At the beginning of the series, human interaction and emotion is difficult for Dexter. He states that he does not actually feel emotion, but needs to fake it in order to get by in everyday life. He struggles to discover what is expected of him by his girlfriend, her children, his sister, and his coworkers. His father’s code not only instructs him on killing, but also on how to appear ‘normal’ (non-serial-killer) to others. Already, the basic premise evokes strong connections to the models of masculinity we have been studying and discussing. In everyday life, Dexter himself is a construction. He is hyper-aware of the way his actions affect others perceptions of him and this construction is consciously modeled on the societal expectations of masculinity. I’m reminded of Paul Kivel’s article “The Act-Like-a-Man Box,” which details a model of masculinity in which certain actions are ‘in the box,’ or acceptably masculine, and others ‘out of the box,’ or not masculine enough (Kimmel, Messner 83). Dexter cultivates a deliberately average persona; he marries his girlfriend, Rita, and must learn to adjust to being the perfect husband and father. He also creates a “nice guy” persona at work. The twist is that for Dexter, acting outside of the box does not risk being perceived as feminine, but psychopathic.
Dexter’s public persona may be calculatedly average, but his ‘true self’ is much more brutal. Dexter uses the information he can access as an employee of the police department to track down killers and rapists. He stalks his victims, often taking the time to speak to them days beforehand. He injects them with a powerful sedative (also accessed through his job) and brings them to a clean room (each individually constructed for the occasion) to kill them, saving some of their blood on a slide to commemorate the kill. Dexter’s darker side exhibits hyper-aggressive behavior and a need to dominate, qualities that we have discussed and read about as belonging to the masculine construction. Dexter feels a physical need to kill, and believes that the civilized and kind father, husband, brother, and scientist that he portrays himself as does not represent his true self. Instead, he believes that the violence he commits is the true Dexter, much like the subjects of Martha McCaughey’s article “Caveman Masculinity: Finding an Ethnicity in Evolutionary Science.” Much like the “cavemen” in the article, Dexter finds identification with others who share his insatiable need to kill (Kimmel, Messner 3).
In every season, however, Dexter finds himself forced to kill those that he has identified with and allowed to become close to his true self.
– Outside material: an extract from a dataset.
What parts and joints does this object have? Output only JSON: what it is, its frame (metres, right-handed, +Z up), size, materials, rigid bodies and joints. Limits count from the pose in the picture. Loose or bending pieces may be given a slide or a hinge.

So far, Dexter has killed everyone whom he has told about his ‘dark passenger.’ Each of them betrays him, reinforcing his aversion to intimacy and the experience of emotion. In some ways, Dexter can be seen as a true masculine ideal. He is able to embody (though not without some strife) conflicting expectations of masculinity: he is an idealization of both violence and civility, extremes of them each. Dexter does not have to hide expressions of emotion in order to appear masculine, he actually has to fake expressions of emotion in order to appear less masculine, more human. A major theme of the show is Dexter’s compartmentalization between the extremely disparate parts of his life, and it is this compartmentalization that allows him to exist so completely in both realms. He is a caricature of the ideal man, the principles of masculinity taken to their furthest logical extrapolations. What makes the show interesting are the ways in which Dexter’s dual identity is challenged, complicated, and endlessly negotiated in order to maintain that duality. The friction between Dexter the man and Dexter the killer creates a circumstance in which his identity is constantly under construction, and the extremes of that identity provide a fascinating lens through which to view the similar friction that defines and complicates the lives of real men and women.
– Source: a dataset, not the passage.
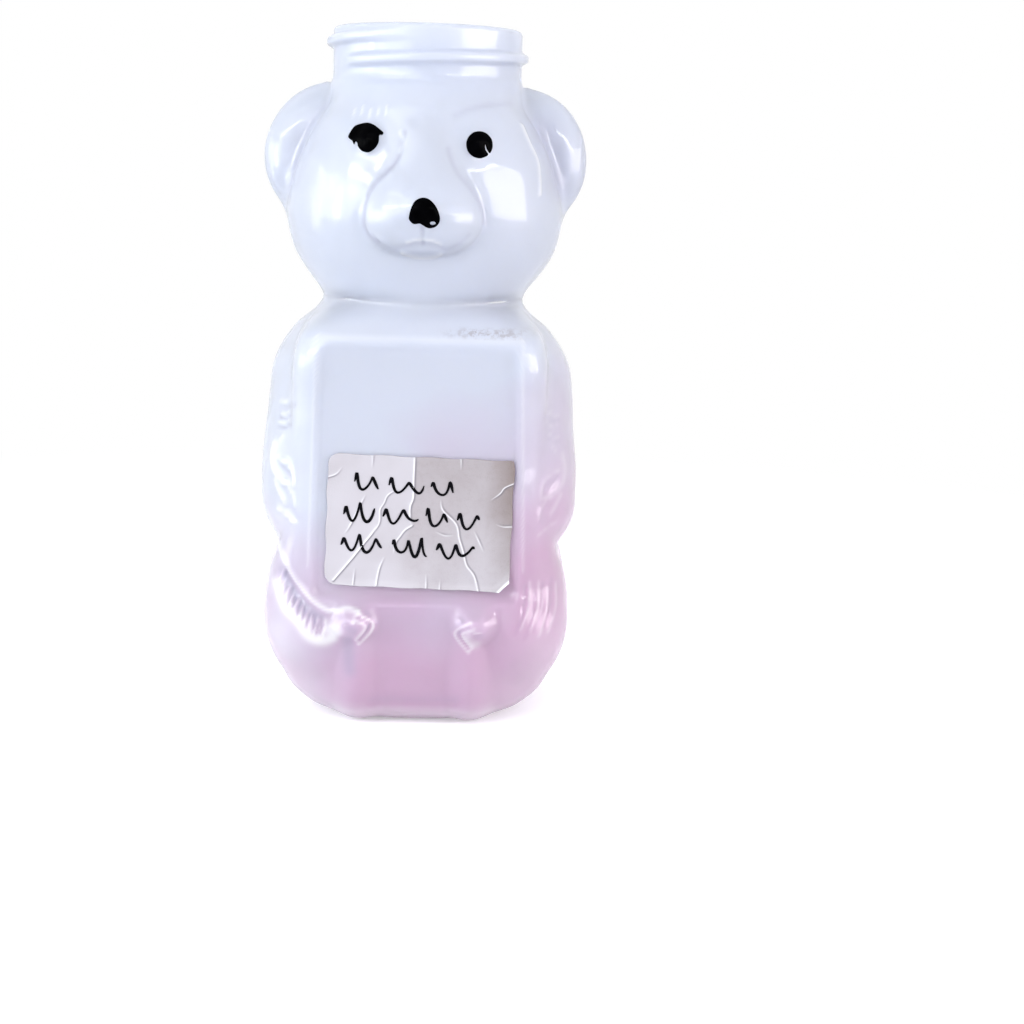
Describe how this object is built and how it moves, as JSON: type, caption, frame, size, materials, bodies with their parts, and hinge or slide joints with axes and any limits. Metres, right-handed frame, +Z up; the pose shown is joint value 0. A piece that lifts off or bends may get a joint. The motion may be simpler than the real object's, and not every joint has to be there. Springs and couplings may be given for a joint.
{
  "type": "honey bear bottle",
  "caption": "Squeezable bear-shaped plastic bottle with a wide screw neck, flat front and back panels, painted eyes and nose, and a paper label.",
  "frame": {"origin": "centre of the base, on the surface that the bottle stands on", "axes": "+Z up through the neck, -Y out of the bear's face, +X to the viewer's right when facing the bear"},
  "size_m": [0.0602, 0.0568, 0.127],
  "materials": {
    "shell_plastic": "milky natural polyethylene, soft gloss",
    "black_paint": "gloss",
    "label_paper": "matt wrinkled paper"
  },
  "bodies": {
    "root": {"bottle": "shell_plastic", "left_eye": "black_paint", "right_eye": "black_paint", "nose": "black_paint", "paper_label": "label_paper"}
  },
  "joints": []
}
Each semester is rife with examples that showcase the gender issues of the show. Recently, in the previous and current season, Rita has given birth to Dexter’s child, a boy named Harrison. After Rita’s death, Dexter is tasked with single fatherhood. We see him as the only man on the playground and at the PTA meetings, and the storyline introduces a lot of relevant issues about men and childrearing that we discussed in class. Being the primary caregiver for Harrison has seriously complicated Dexter’s life as a killer, and we even see him pausing while hunting his next victim to sing Harrison to sleep over the phone. Fatherhood has humanized Dexter in a way that previously seemed impossible. The introduction of a nanny for Harrison averts this particular crisis of identity for Dexter, but we also watch him struggle with the idea that his son may have inherited his bloodthirst. When a child psychologist tells him Harrison is most likely a normal, non-aggressive little boy, Dexter is visibly relieved. Dexter is aware of how alienating his identity has been for him, and hopes that Harrison will be able to live as a more complete adult, without the hyper-masculine tendencies of his father.
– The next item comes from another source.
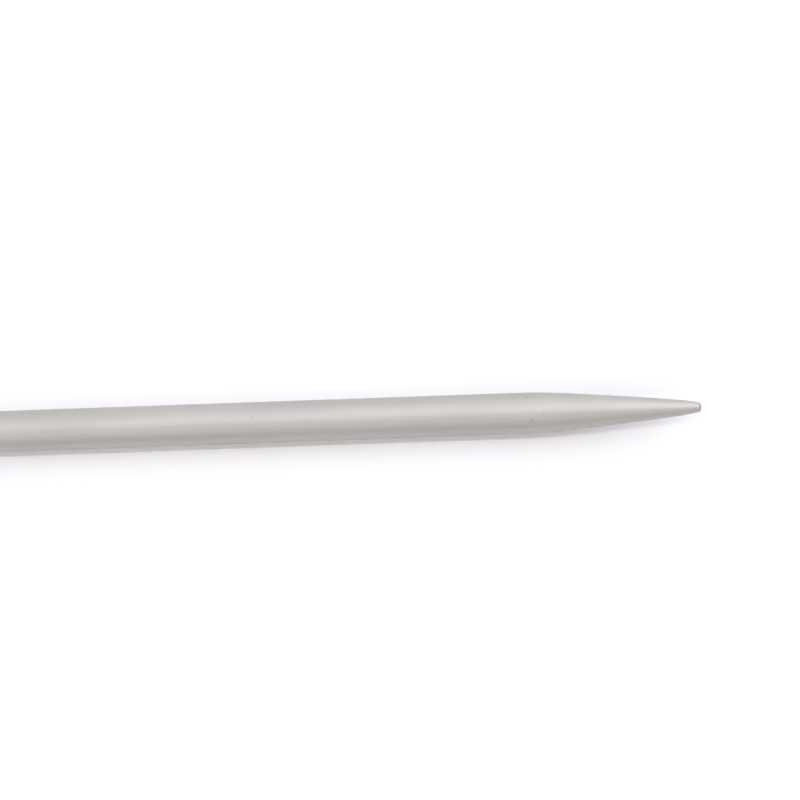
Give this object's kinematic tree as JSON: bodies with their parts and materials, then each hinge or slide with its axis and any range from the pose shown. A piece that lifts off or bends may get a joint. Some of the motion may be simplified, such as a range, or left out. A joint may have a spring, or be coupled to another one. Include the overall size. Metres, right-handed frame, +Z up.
{
  "type": "knitting needle",
  "caption": "Straight single-pointed knitting needle: a hollow aluminium shaft with a long blunt tapered point, and a round moulded head that stops the stitches.",
  "frame": {"origin": "centre of the head's flat end face, on the needle's axis", "axes": "+X along the needle towards its point, +Z up; the needle is round, so Y and Z are alike"},
  "size_m": [0.3, 0.0126, 0.0126],
  "materials": {
    "anodised_aluminium": "satin pearl-grey anodised, a faint warm tint",
    "head_plastic": "fine satin moulded",
    "plug_plastic": "fine satin moulded"
  },
  "bodies": {
    "root": {"shaft": "anodised_aluminium", "head": "head_plastic", "head_plug": "plug_plastic"}
  },
  "joints": []
}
In the newest season, we see Dexter accidentally rescue a gang rape victim from imprisonment in her rapist’s basement. Dexter kills her rapist, and the most recent episode leads us to believe that he will help her track down and kill all the others who assaulted her as well. The show is full of male violence, but this storyline brings us closer than ever to directly addressing male sexual violence against women. I have a few issues with how the show has portrayed the rape victim herself (hysterical and incapable, mostly), but I do think the storyline is interesting in that it places Dexter as judge, jury, and executioner for a group of men who systematically raped and killed dozens of women. In this season, just as in the last four, we’re forced to weigh Dexter’s brutal actions against their just intentions, our own identification with Dexter as a father and human being against the knowledge that he is capable of such brutality, and our own expectations of masculinity against the unavoidable conflict of identity that those expectations produce.